Testing a realworld Java based application on Amazon's Arm-based Graviton2

“ARM-based built on the Nitro servers for typical LOB-applications

The T4g instances are low cost version of the ARM based VMs. According to Amazon you can enjoy a performance benefit of up to 40% at a 20% lower cost in comparison to T3 instances.

We deployed Reis™ a Java-based application and measured the performance of some typical production payloads. The idea is to deploy a real-world app that uses some popular technologies: PostgreSQL, Java 8, nginx, angular, and Elasticsearch and quickly evaluate the performance of the system.

The setup

Most of the needed packages were already available in yum package manager, the installation process was smooth and the installed components worked out of the box. For PostgreSQL, unfortunately, the default yum package is quite outdated (v9). You need to use the Extras catalog to get the version 10.

For Java JDK, since we use OpenJDK we decided to use Amazon Corretto 8, strangely enough and unlike Amazon Corretto 11 the version 8 is not included in the package manager. So we installed manually the AARCH64 version (again everything worked as documented). After installing nginx, preparing a test database, and configuring the remaining dependencies we were ready to test the setup

After starting the services, the first thing that I noticed was the horrendous startup time of Java applications. It was unbelievably slow, almost an hour to start the application! for sure I know that it can takes a couple of minutes to start this complex monolithic backend, but if it takes an hour there is something wrong with the setup.

After some sanity checks I couldn’t figure out the root cause of the problem, after calling for assistance from our team, they quickly identified the issue: dev/random runs out of available entropy. The app was waiting for /dev/random to provide randomness and /dev/random typically blocks if there is less entropy available than requested. They suggested that I switch to /dev/urandom as the source of cryptographic randomness. A call to cat /proc/sys/kernel/random/entropy_avail returns values in the range 70-100. We switched to /dev/urandom and now we have a more reasonable boot time (under a minute)!

Excerpt from /usr/lib/jvm/amazon-corretto-8.265.01.1-linux-aarch64/jre/lib/security/java.security

Maybe the Amazon Corretto for AARCH64 distribution shoud use /dev/urandom by default?

Benchmarking with Bombardier

The objective is to determine whether the performance of this Graviton2 based VM are quite competitive. In order to have a baseline, we created an x86 VM with equivalent characteristics (but +27% of the price).

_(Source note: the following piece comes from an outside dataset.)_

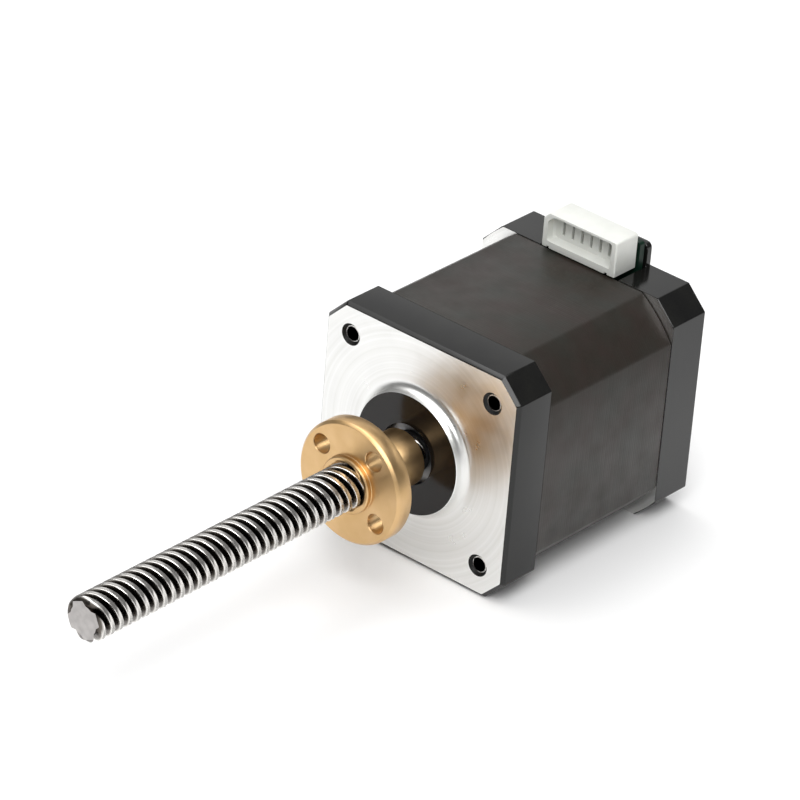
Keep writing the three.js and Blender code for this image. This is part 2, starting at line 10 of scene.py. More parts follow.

Since the two VMs have the same OS, we used the exact same scripts to install the dependencies, to deploy the apps and to benchmark it using Bombardier!

Bombardier is a HTTP(S) benchmarking tool. It is written in Go programming language. We compiled it on both VMs.

We designed 8 production workloads, involving database CRUD, data indexing, search and data encryption and transfer. For each payload we performed 10 tests and picked the median, after each iteration we restarted the jvm.

Conclusion

I should admit that I’m pleasantly surprised with the performances of the ARM version of OpenJDK.

As with any small-scale benchmark we should take it with grain of salt, but we will definitely perform more extensive tests in the upcoming week.